Uno lo ha escrito en más de una ocasión a lo largo de estos años en que va haciendo la crónica de la Aste Nagusia, pero hay que reconocer que el efecto se agrava con el tiempo: que el domingo en que terminan las fiestas de Bilbao se vuelve cada vez más melancólico, habida cuenta de que en él se acumulan los cierres y las despedidas.

En ese malhadado domingo terminan las fiestas de Bilbao, termina un fin de semana, termina la hilera de fiestas agosteñas (al menos las de las capitales vascas) y terminan también las vacaciones estivales de una gran parte de la ciudadanía.
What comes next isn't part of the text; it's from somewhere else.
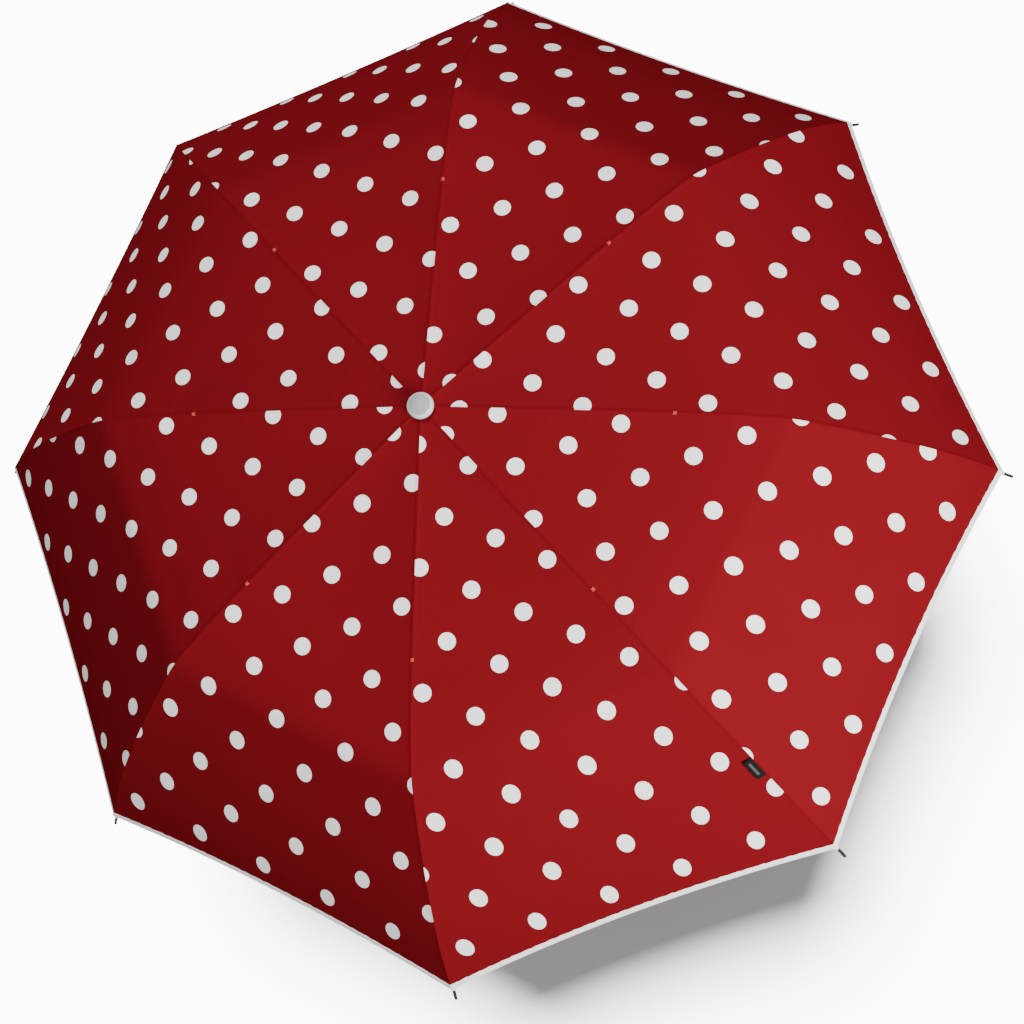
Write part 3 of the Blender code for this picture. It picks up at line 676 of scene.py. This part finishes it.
# Waves of the tape's inner edge as size in metres, turns along the hem and start
TAPE_WAVES = [(0.00034, 190.0, 0.0), (0.00024, 410.0, 1.0)]


def hem_piece(rib, side, material):
    """The binding along one half gore's hem: a flat oval section that holds the edge of the cloth."""
    across = np.linspace(0.0, 0.5, TAPE_STEPS + 1)
    section = TAPE_SECTION + [(place, -rise) for place, rise in TAPE_SECTION[:0:-1]]
    wave = sum(size * np.sin(across * turns + start) for size, turns, start in TAPE_WAVES)
    rings = []
    for share, rise in section:
        inward = share * TAPE_WIDTH + (wave if share > 0.5 else 0.0)
        along = LENGTH - scallop(across) - inward
        point, normal = cloth_frame(along, across, side)
        rings.append(point + normal * (rise * TAPE_SWELL - CLOTH / 2.0))
    mesh = lofted("hem", np.stack(rings, 1))
    mesh.transform(rib_turn(rib))
    piece = link(f"hem_binding_{rib}_{SIDE_NAMES[side]}", mesh, material)
    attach(piece, f"outer_rib_{rib}")
    squash_with_fold(piece, side, "outer")
    return piece


def make_canopy(cloth, tape):
    """All the cloth, and the binding round its hem."""
    for rib in range(1, RIBS + 1):
        for side in (1, -1):
            hem = hem_piece(rib, side, tape)
            for zone in ZONES:
                piece = cloth_piece(rib, side, zone, cloth)


# ---------------------------------------------------------------- trim and hardware

BARTACK_RADIUS = 0.189
BARTACK_COILS = 7
BARTACK_HALF_WIDTH = 0.00125
BARTACK_UNEVENNESS = 0.00012
BARTACK_PITCH = 2.1
THREAD = 0.00019
THREAD_SIDES = 6
TIE_THREAD = 0.00022
TIE_REACH = 0.0021
TIE_STEPS = 20
TIE_CLEARANCE = 0.0006
TIE_RADII = {"middle": 0.225, "upper": 0.322, "lower": 0.372}
RIB_INNER_LUG = 0.006
RIB_OUTER_LUG = 0.001
RIVET_SIDES = 14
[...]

Claro que el efecto se agrava en las últimas ediciones: la Semana Grande de Bilbao va escorándose hacia septiembre, de modo que en el domingo terminal está a punto de acabar también el mes de agosto, e incluso los pocos que se salvan de reanudar su trabajo ven tan próximo el fin de los días de descanso que el fin de fiesta, inevitablemente, adquiere un claro tono de amenaza.

Y al efecto de profunda melancolía que suscita este día se le une la indefinición que la acompaña, un fin de fiesta que no ha logrado cuajar. Supongo que ésta es una idea discutible, pero uno está firmemente convencido de que los acontecimientos periódicos y festivos precisan de sus propias tradiciones, y que éstas deben consolidarse para, por un lado, reforzar su identidad y, por otro, darles un carácter entrañable y emotivo.
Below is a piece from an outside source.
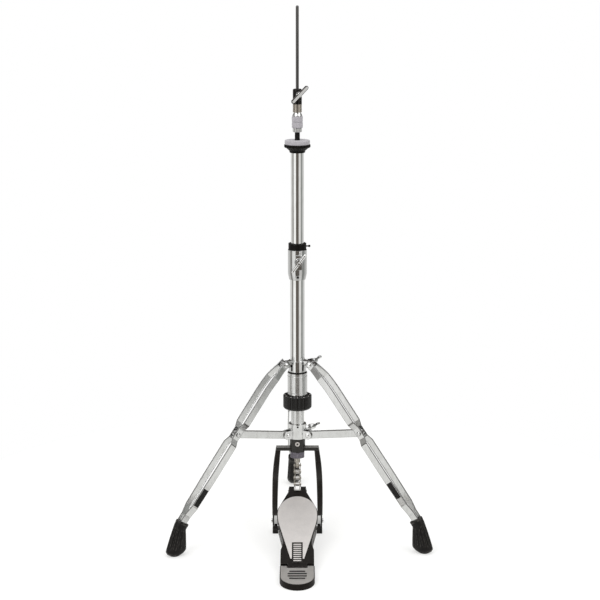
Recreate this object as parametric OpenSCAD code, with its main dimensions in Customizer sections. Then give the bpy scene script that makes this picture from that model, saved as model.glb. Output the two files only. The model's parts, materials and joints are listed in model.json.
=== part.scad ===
// Hi-hat stand: a double-braced tripod, a telescopic column, and a chain-driven pedal.
// Millimetres, +Z up, the player sits on the -Y side. The floor is z = 0.

/* [Column] */
// Outside diameter of the lower tube
lower_tube_d = 28.6; // [27:0.1:30]
// Outside diameter of the upper tube
upper_tube_d = 25.4; // [24:0.1:25.6]
// Outside diameter of the neck tube below the spring housing
neck_d = 27; // [25:0.1:28]
// Diameter of the upper pull rod
rod_d = 6; // [5:0.1:7]
// Height of the pull rod's tip above the floor
rod_top = 1037; // [1000:1:1080]
// Height of the seat felt's top face
seat_top = 784; // [775:1:790]
// Height of the top of the height clamp
clamp_top = 572; // [565:1:575]
// Diameter of the tension dial
dial_d = 56.5; // [50:0.5:62]

/* [Tripod] */
// Turn of the whole tripod about the column, counter-clockwise from above
tripod_turn = 1.8; // [0:0.1:4]
// Radius from the column to the centre of a foot
foot_r = 275; // [273:0.5:277]
// Half length of a foot's oval base, measured along the leg
foot_half = 20.8; // [19:0.1:22]
// Half width of a foot's oval base
foot_side = 14.2; // [12:0.1:16]
// Height of the leg pivots
leg_pivot_z = 345; // [343:1:347]
// Width of a leg strip
strip_w = 14; // [12:0.5:15]
// Half the distance between the two strips of a leg where they are spread
strip_spread = 13.5; // [10:0.5:15]

/* [Pedal] */
// Distance from the column to the rounded heel end
heel_end = 318; // [310:1:330]
// Length of the footboard from the hinge pin to the toe
board_len = 247; // [245:0.5:249]
// Greatest width of the footboard
board_w = 79.4; // [76:0.1:82]
// Slope of the footboard at rest, in degrees
board_slope = 17.45; // [16:0.05:19]
// Pitch of the roller chain
chain_pitch = 12.7; // [12.7:0.1:12.8]

/* [Seat and clutch] */
// Diameter of the seat felt
seat_felt_d = 48.4; // [44:0.1:50]
// Diameter of the clutch felts
clutch_felt_d = 21; // [19:0.1:24]

/* [Hidden] */
$fn = 64;

chrome = "gainsboro";
black = [0.11, 0.10, 0.09];
felt_grey = [0.71, 0.69, 0.72];
silver = [0.80, 0.79, 0.77];
dark_nickel = [0.42, 0.40, 0.43];

fit = 0.05;          // running clearance on the radius of a shaft or a sliding tube
gap = 0.3;           // clearance between faces that don't touch
eps = 0.01;

// Places of the legs around the column
leg_left_az = 210 + tripod_turn;
leg_right_az = 330 + tripod_turn;
leg_rear_az = 90 + tripod_turn;
screw_az = (leg_right_az + leg_rear_az) / 2 - 180;         // midway between the right and rear legs

// The column stands off the origin so that the origin is the middle of the whole outline
function oval_reach(along, across) = sqrt(pow(foot_half * along, 2) + pow(foot_side * across, 2));
box_min_x = foot_r * cos(leg_left_az) - oval_reach(cos(leg_left_az), sin(leg_left_az));
box_max_x = foot_r * cos(leg_right_az) + oval_reach(cos(leg_right_az), sin(leg_right_az));
box_max_y = foot_r * sin(leg_rear_az) + oval_reach(sin(leg_rear_az), cos(leg_rear_az));
post_x = -(box_min_x + box_max_x) / 2;
post_y = -(box_max_y - heel_end) / 2;

// Heights on the column
hub_bottom = 163;
brace_bottom = 191;
hub_top = brace_bottom;
brace_pivot_z = 200.5;
brace_ear_top = 213;
brace_top = 221;
dial_bottom = 252;
dial_top = 280;
housing_bottom = dial_top + gap;
housing_top = 328;
leg_collar_top = 350;
lower_tube_bottom = 300;
neck_bottom = 175;
clamp_bottom = 513;
memory_lock_h = 12;
seat_felt_h = 8;
cup_rim_h = 6;
cup_top = seat_top - seat_felt_h;
cup_h = 16;
cup_bottom = cup_top - cup_h;
sleeve_top = seat_top + 15;

// Radii on the column
lower_r = lower_tube_d / 2;
lower_bore_r = lower_r - 1.2;
upper_r = upper_tube_d / 2;
upper_bore_r = upper_r - 1.2;
neck_r = neck_d / 2;
neck_bore_r = neck_r - 1.8;
housing_r = 19.5;
clamp_r = 18.5;
hub_r = 15.6;
collar_r = 17.5;
rod_r = rod_d / 2;
lower_rod_r = 3.5;
cup_r = 25.4;
stud_r = 5;

// Footboard and heel
pin_y = -234;
pin_z = 9.2;
pin_r = 2;
knuckle_r = 4.6;
knuckle_w = 36;
board_t = 6;
board_top = 5;                              // top face above the pin, measured square to the board
neck_w = 34;
waist_w = 54.8;
rear_w = 63.6;
toe_bolt_u = board_len - 7;
toe_bolt_v = 0.5;
toe_bolt_r = 2.5;
toe_slot_w = 13;
heel_top = 12;
base_t = 3;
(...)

Seguro que, si lo pensamos un momento, sorprende que Mari Jaia sea una chavala tan joven (aún no ha alcanzado la treintena) porque el personaje se halla ya firmemente instalado en el imaginario de la fiesta: eso le da una solera y un empaque que los años no le dan. Y cierto que la Aste Nagusia termina con la quema de esa notable señora, pero el acto cuenta con una estructura radicalmente distinta cada año, con nuevas invenciones, o, en lenguaje más alambicado, con distintas perfomances.

La quema de Mari Jaia se acompaña cada año con una performance inédita, lo cual sin duda alguna proporciona mayor espacio a la imaginación, al cambio, a la sorpresa festiva, pero no apuntala la sensación de una tradición consolidada. Quizás se trata, sin más, de una dialéctica constante, la que se suscita entre el sentido de lo tradicional, que exige la repetición periódica, y la necesidad de innovación, que impone en las sucesivas ediciones cambios, sorpresas y llamadas de atención.
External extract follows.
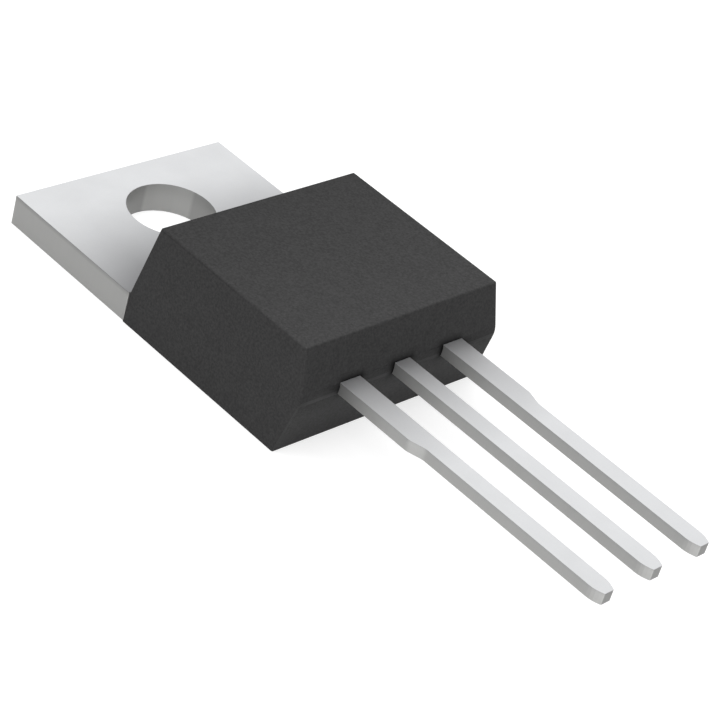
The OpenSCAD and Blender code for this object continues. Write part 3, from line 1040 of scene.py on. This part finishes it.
def sawn_die():
    mesh = welded_copy("silicon_die")
    bmesh.ops.bevel(mesh, geom=sharp_edges(mesh), offset=SAWN_EDGE, offset_type="OFFSET",
                    segments=1, profile=0.5, affect="EDGES", clamp_overlap=True)
    finish_piece(mesh_data(mesh, "sawn_die"), "sawn_die", "silicon_die", SILICON)


sawn_die()

# %% [markdown]
# ## The solder under it
#
# Solder has melted and set again, so its rim slopes from the die down to the pad
# instead of standing up as a wall. The rim is a stack of rounded squares that
# shrink along a quarter of a circle.

# %% Solder
SOLDER_CORNER = 0.35 * MM
RIM_STEPS = 6
CORNER_STEPS = 8
QUARTERS = ((1, 1), (-1, 1), (-1, -1), (1, -1))


def rounded_square(middle, half, rounding, inset):
    """The points of a square with round corners, drawn in by an inset."""
    points = []
    for quarter, (side_x, side_y) in enumerate(QUARTERS):
        corner = middle.xy + Vector((side_x * (half.x - rounding), side_y * (half.y - rounding)))
        for part in range(CORNER_STEPS + 1):
            angle = math.radians(90 * (quarter + part / CORNER_STEPS))
            points.append(corner + Vector((math.cos(angle), math.sin(angle))) * (rounding - inset))
    return points


def solder_layer():
    low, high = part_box("die_solder")
    half = (high - low) / 2
    middle = (low + high) / 2
    rim = half.x - (die_high.x - die_low.x) / 2
    mesh = bmesh.new()
    loops = []
    for step in range(RIM_STEPS + 1):
        turn = math.pi / 2 * step / RIM_STEPS
        level = low.z + (high.z - low.z) * math.sin(turn)
        points = rounded_square(middle, half, SOLDER_CORNER, rim * (1 - math.cos(turn)))
        loops.append([mesh.verts.new((point.x, point.y, level)) for point in points])
    for lower, upper in zip(loops, loops[1:]):
        for k in range(len(lower)):
            following = (k + 1) % len(lower)
            mesh.faces.new((lower[k], lower[following], upper[following], upper[k]))
    mesh.faces.new(loops[-1])
    mesh.faces.new(reversed(loops[0]))
    data = mesh_data(mesh, "solder_layer")
    data.shade_smooth()
    data.set_sharp_from_angle(angle=math.radians(50))
    finish_piece(data, "solder_layer", "die_solder", SOLDER)


solder_layer()

# %% [markdown]
# ## Floor and background
#
# The part lies on its back on a pale floor. A floor that is lit like the part
# can't be quite white, so rays that come from the camera, and those that metal
# reflects, see some extra white in it. Its own light doesn't fall on the part,
# and the part's shadow still shows. Away from the part the lamps fade, so the
# extra white grows with distance and hides where the floor ends.
#
# Two faces in one plane show as streaks, because the renderer can't tell which is
# in front. So the floor lies a hair below the part's flat back.

# %% Floor
FLOOR_DROP = 0.005 * MM
FLOOR_COLOUR = (0.52, 0.52, 0.52, 1.0)
GLOW_NEAR = 0.62
GLOW_GROWS = (60 * MM, 400 * MM)
WHITE = (1.0, 1.0, 1.0, 1.0)


def seen_directly(tree):
    """1 for rays from the camera and for those that are reflected or pass through, otherwise 0."""
    path = place(tree, "ShaderNodeLightPath").outputs
    seen = math_node(tree, "MAXIMUM", path["Is Camera Ray"], path["Is Glossy Ray"])
    return math_node(tree, "MAXIMUM", seen, path["Is Transmission Ray"])


def studio_floor():
    material, tree, shader = new_material("studio_floor")
    shader.inputs["Base Color"].default_value = FLOOR_COLOUR
    shader.inputs["Roughness"].default_value = 1.0
    shader.inputs["Specular IOR Level"].default_value = 0.0
    extra = ramp(tree, length_of(tree, object_position(tree)), *GLOW_GROWS, GLOW_NEAR, 1.0)
    glow = math_node(tree, "MULTIPLY", seen_directly(tree), extra)
    shader.inputs["Emission Color"].default_value = WHITE
    tree.links.new(glow, shader.inputs["Emission Strength"])
    mesh = bmesh.new()
    bmesh.ops.create_grid(mesh, x_segments=1, y_segments=1, size=1.0)
    data = mesh_data(mesh, "studio_floor")
    level = cad_low.z - FLOOR_DROP
    data.transform(Matrix.Translation((0, 0, level)))
    data.materials.append(material)
    floor = new_object("studio_floor", data)
    print("floor at", round(level / MM, 3), "mm")


studio_floor()

# %% [markdown]
# ## Light
#
# The studio is plain: a dim white room and two soft boxes, a large one overhead
# and a small one on the side of the camera. How bright a soft box looks is its
# power over its area, so the helper takes that brightness and works out the power.
#
# A metal face that mirrored a soft box would clip to white from some sides. The
# boxes are hidden from gloss, and what metal mirrors is the room, which is an even
# white for reflected rays. So the plating keeps its own colour from every side.

# %% World and lamps
ROOM = 0.08


def soft_box(name, side, place_at, brightness):
    """A square lamp of that brightness that faces the part. Gloss doesn't show it."""
    lamp = bpy.data.lights.new(name, "AREA")
    lamp.shape = "SQUARE"
    lamp.size = side
    lamp.energy = brightness * math.pi * side * side
    box = new_object(name, lamp)
    box.location = place_at
    box.rotation_euler = (AIM - Vector(place_at)).to_track_quat("-Z", "Y").to_euler()
    box.visible_glossy = False
    print(name, "gives", round(lamp.energy, 2), "W")


world = bpy.data.worlds.new("studio")
world.use_nodes = True
bpy.context.scene.world = world
background = world.node_tree.nodes["Background"]
background.inputs["Color"].default_value = WHITE
room = mix_values(world.node_tree, seen_directly(world.node_tree), ROOM, 1.0)
world.node_tree.links.new(room, background.inputs["Strength"])
soft_box("overhead_box", side=0.70, place_at=(0.0, 0.0, 0.50), brightness=2.5)
soft_box("camera_side_box", side=0.22, place_at=(-0.335, -0.135, 0.169), brightness=3.3)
Claro que, puestos a diseñar la fiesta, su terminación es el momento que debería exigir menos detalle, o donde sería más perdonable la negligencia. Al fin y al cabo, ¿qué nos espera por delante? Son más de once meses de trabajo, once meses donde el descanso tampoco alcanzará el carácter explosivo que alcanza en la Aste Nagusia. En realidad, la Aste Nagusia podría describirse como una vertiginosa subida del termómetro, y todos sabemos que durante el resto del año la temperatura será mucho menor. Pero siempre queda la esperanza de llegar al final de este largo camino, y que al hacerlo volvamos a vernos también.